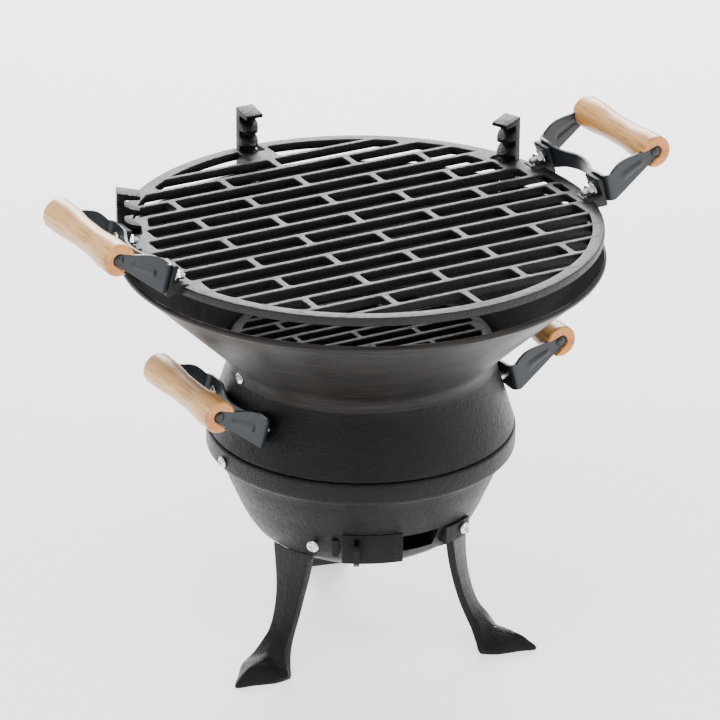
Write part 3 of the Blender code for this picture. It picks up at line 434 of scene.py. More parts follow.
def lathe(name, profile, steps=144, closed=True):
    """Turn a (radius, height) profile about Z; a radius may be a function of the angle."""
    work = bmesh.new()
    rings = []
    for r, z in profile:
        if not callable(r) and r < 1e-7:
            rings.append([work.verts.new((0.0, 0.0, z))])
            continue
        ring = []
        for i in range(steps):
            angle = 2 * math.pi * i / steps
            reach = r(angle) if callable(r) else r
            ring.append(work.verts.new((reach * math.cos(angle), reach * math.sin(angle), z)))
        rings.append(ring)
    pairs = list(zip(rings, rings[1:]))
    if closed:
        pairs.append((rings[-1], rings[0]))
    for a, b in pairs:
        if len(a) == len(b) == 1:
            continue
        for i in range(steps):
            j = (i + 1) % steps
            corners = (a[i % len(a)], a[j % len(a)], b[j % len(b)], b[i % len(b)])
            work.faces.new(tuple(dict.fromkeys(corners)))
    return new_object(name, work)


def sector(name, profile, start, end, steps):
    """A closed (radius, height) profile swept from one azimuth to another, in degrees."""
    work = bmesh.new()
    rings = []
    for i in range(steps + 1):
        angle = start + (end - start) * i / steps
        rings.append([work.verts.new(polar(r, angle, z)) for r, z in profile])
    return close_rings(name, work, rings)


def close_rings(name, work, rings):
    count = len(rings[0])
    for lower, upper in zip(rings, rings[1:]):
        for i in range(count):
            j = (i + 1) % count
            work.faces.new((lower[i], lower[j], upper[j], upper[i]))
    work.faces.new(rings[0])
    work.faces.new(rings[-1])
    return new_object(name, work)


def loft(name, sections):
    work = bmesh.new()
    rings = [[work.verts.new(point) for point in ring] for ring in sections]
    return close_rings(name, work, rings)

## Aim
Output all of the material exactly as written.

## Completed task
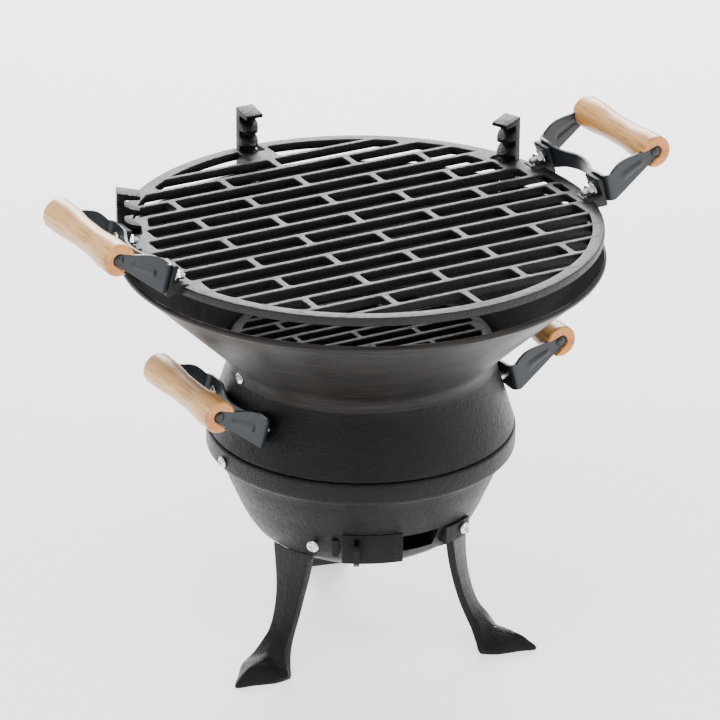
Write part 3 of the Blender code for this picture. It picks up at line 434 of scene.py. More parts follow.
def lathe(name, profile, steps=144, closed=True):
    """Turn a (radius, height) profile about Z; a radius may be a function of the angle."""
    work = bmesh.new()
    rings = []
    for r, z in profile:
        if not callable(r) and r < 1e-7:
            rings.append([work.verts.new((0.0, 0.0, z))])
            continue
        ring = []
        for i in range(steps):
            angle = 2 * math.pi * i / steps
            reach = r(angle) if callable(r) else r
            ring.append(work.verts.new((reach * math.cos(angle), reach * math.sin(angle), z)))
        rings.append(ring)
    pairs = list(zip(rings, rings[1:]))
    if closed:
        pairs.append((rings[-1], rings[0]))
    for a, b in pairs:
        if len(a) == len(b) == 1:
            continue
        for i in range(steps):
            j = (i + 1) % steps
            corners = (a[i % len(a)], a[j % len(a)], b[j % len(b)], b[i % len(b)])
            work.faces.new(tuple(dict.fromkeys(corners)))
    return new_object(name, work)


def sector(name, profile, start, end, steps):
    """A closed (radius, height) profile swept from one azimuth to another, in degrees."""
    work = bmesh.new()
    rings = []
    for i in range(steps + 1):
        angle = start + (end - start) * i / steps
        rings.append([work.verts.new(polar(r, angle, z)) for r, z in profile])
    return close_rings(name, work, rings)


def close_rings(name, work, rings):
    count = len(rings[0])
    for lower, upper in zip(rings, rings[1:]):
        for i in range(count):
            j = (i + 1) % count
            work.faces.new((lower[i], lower[j], upper[j], upper[i]))
    work.faces.new(rings[0])
    work.faces.new(rings[-1])
    return new_object(name, work)


def loft(name, sections):
    work = bmesh.new()
    rings = [[work.verts.new(point) for point in ring] for ring in sections]
    return close_rings(name, work, rings)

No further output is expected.